Said her beaming father: "I'm very proud. I've always felt proud of Jennifer."

On a gorgeous, cloudless day, Capriati was as perfect as the weather at the outset, racing to a 4-0 lead in just 12 minutes. She slugged boldly from the baseline but was accurate, too, playing 25 points before she hit a shot long.

"I thought, `Why be nervous? She has everything to lose. Just go for it,"' Capriati said.

Her newfound fitness was often evident. She repeatedly ran down Hingis' drop shots, including on the final point of the first set, when she raced forward and bunted a backhand winner into the corner.

The crowd was clearly on Capriati's side, with fans shouting out encouragement to her between points. Stefano Capriati watched nervously from under a red, white and blue USA hat, grinning and shaking his fist when his daughter hit a winner.

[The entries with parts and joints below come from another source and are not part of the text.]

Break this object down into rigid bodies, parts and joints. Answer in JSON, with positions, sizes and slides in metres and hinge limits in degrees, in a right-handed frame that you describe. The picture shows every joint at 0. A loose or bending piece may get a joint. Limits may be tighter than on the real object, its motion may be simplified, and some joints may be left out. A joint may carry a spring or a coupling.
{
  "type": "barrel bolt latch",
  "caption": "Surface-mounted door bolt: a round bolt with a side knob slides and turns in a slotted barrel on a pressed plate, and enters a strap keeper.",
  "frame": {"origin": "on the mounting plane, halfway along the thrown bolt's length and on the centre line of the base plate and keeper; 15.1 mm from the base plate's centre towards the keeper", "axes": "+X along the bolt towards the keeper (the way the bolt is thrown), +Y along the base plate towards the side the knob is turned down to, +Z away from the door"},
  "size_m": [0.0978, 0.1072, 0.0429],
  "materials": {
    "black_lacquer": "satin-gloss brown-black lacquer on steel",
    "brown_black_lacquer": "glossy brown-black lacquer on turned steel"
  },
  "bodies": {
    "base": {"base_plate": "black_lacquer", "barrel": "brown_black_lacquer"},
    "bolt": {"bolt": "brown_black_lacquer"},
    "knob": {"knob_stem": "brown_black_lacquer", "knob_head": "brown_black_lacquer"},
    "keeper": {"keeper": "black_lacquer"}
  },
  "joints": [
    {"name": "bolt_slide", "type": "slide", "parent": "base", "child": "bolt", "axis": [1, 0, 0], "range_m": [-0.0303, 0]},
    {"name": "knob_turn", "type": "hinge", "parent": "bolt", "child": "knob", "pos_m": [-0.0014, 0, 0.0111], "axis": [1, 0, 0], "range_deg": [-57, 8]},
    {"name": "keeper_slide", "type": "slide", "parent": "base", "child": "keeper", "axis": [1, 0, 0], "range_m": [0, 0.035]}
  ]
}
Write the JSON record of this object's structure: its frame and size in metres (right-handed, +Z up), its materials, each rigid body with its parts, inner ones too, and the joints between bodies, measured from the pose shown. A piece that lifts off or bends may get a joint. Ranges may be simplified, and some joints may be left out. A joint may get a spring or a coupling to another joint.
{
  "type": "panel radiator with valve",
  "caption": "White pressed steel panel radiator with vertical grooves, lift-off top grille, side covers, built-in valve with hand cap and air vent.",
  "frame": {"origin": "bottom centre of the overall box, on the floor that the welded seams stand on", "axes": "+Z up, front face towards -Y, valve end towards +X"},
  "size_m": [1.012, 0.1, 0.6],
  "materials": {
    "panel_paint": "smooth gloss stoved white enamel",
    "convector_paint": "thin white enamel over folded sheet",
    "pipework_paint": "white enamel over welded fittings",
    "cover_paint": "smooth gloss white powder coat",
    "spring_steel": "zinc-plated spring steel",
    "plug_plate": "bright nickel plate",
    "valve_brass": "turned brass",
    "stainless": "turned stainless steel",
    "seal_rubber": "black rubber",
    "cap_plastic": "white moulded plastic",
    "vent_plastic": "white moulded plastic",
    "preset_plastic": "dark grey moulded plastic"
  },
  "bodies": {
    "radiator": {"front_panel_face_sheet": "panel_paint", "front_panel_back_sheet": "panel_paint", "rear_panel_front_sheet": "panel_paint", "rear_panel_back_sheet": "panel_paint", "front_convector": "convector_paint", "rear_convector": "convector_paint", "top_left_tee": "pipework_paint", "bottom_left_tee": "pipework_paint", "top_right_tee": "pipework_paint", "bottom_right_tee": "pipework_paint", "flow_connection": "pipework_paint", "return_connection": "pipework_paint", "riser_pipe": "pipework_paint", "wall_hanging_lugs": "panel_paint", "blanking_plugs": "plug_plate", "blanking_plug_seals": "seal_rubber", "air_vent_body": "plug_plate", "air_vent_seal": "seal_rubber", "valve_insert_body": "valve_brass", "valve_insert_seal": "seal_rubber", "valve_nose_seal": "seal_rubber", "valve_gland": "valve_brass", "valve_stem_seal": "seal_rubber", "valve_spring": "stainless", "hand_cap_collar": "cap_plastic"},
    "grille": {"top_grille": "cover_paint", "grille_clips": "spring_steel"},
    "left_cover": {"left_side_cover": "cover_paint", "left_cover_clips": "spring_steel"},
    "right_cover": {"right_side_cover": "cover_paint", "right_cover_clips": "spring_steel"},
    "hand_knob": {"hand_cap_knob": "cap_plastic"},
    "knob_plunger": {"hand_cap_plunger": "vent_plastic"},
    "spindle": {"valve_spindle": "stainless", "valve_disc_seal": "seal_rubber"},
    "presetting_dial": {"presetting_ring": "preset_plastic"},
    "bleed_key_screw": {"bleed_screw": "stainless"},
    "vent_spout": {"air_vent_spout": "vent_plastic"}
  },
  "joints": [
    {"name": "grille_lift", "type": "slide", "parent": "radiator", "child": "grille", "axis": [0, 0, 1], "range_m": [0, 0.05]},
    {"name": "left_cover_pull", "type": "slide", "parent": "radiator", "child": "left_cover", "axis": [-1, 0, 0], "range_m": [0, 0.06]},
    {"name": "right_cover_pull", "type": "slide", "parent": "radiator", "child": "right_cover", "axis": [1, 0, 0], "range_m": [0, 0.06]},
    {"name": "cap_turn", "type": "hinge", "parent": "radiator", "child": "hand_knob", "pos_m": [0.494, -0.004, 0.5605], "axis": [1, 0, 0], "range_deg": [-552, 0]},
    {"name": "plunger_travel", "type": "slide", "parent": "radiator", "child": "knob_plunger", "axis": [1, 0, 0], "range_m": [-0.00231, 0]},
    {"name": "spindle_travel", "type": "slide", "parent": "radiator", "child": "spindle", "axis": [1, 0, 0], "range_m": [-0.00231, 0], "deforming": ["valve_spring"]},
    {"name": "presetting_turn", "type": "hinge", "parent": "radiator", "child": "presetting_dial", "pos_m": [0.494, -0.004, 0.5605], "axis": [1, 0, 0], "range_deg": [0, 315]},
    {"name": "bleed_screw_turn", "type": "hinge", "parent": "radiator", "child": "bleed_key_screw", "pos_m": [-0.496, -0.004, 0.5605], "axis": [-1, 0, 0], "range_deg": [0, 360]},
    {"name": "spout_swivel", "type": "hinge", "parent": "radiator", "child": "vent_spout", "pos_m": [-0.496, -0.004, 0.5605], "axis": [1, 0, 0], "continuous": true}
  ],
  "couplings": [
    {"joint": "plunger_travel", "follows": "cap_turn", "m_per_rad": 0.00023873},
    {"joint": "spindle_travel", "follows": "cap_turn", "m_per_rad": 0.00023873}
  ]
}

By the second set, Hingis' frustration was increasingly evident. In the second game, after barely ticking Capriati's serve, Hingis hurled her racket to the court and kicked it in anger.

Hingis double-faulted on break point to fall behind 3-2, and Capriati's serve -- her downfall in the past -- held up the rest of the way.

"It's a Grand Slam final," she said. "I wasn't going to let my lead go."

Hingis was bidding for her sixth Grand Slam title but her first since winning the 1999 Australian Open. After beating Serena and Venus Williams in the same tournament for the first time, she was a big favorite in the final.

"People said, `You won it already,' but I didn't say that," Hingis said. "I knew I had to beat a great player out there."

The defeat was only the second for Hingis in 35 matches at Melbourne Park since 1997.

"There are worse disasters in life than what happened to me today," Hingis said. "I can still smile. I don't think I did anything wrong. The way she played, she didn't give me too many chances."

Capriati beat Hingis for the first time in their six meetings.

"I hope to be in many more finals with you," Capriati told Hingis during the trophy ceremony. "You've had lots of times here, and I'm glad I finally got to be in one."

Capriati ranks with the most improbable of major champions. The only unseeded women's champion in the Open era was Chris O'Neil, who won the Australian Open in 1978, when many top players skipped the tournament. The lowest seeded women's champ previously was Iva Majoli, who won the 1997 French Open when seeded ninth.

Capriati will climb to seventh in next week's rankings, the first time she has been in the top 10 since Jan. 16, 1994, when she was ninth.

For the first time since 1995, the tournament is awarding equal prize money to men and women. Capriati received $473,385, and Hingis got $236,693.

In the men's doubles final, Todd Woodbridge earned his 12th Grand Slam doubles title when he teamed with Sweden's Jonas Bjorkman to beat Bryon Black and David Prinosil 6-1, 7-5, 6-4, 6-4.

It was Woodbridge's first Grand Slam title without longtime partner Mark Woodforde, who retired last year.

The title was Bjorkman's third Australian Open doubles title in four years -- each with a different partner.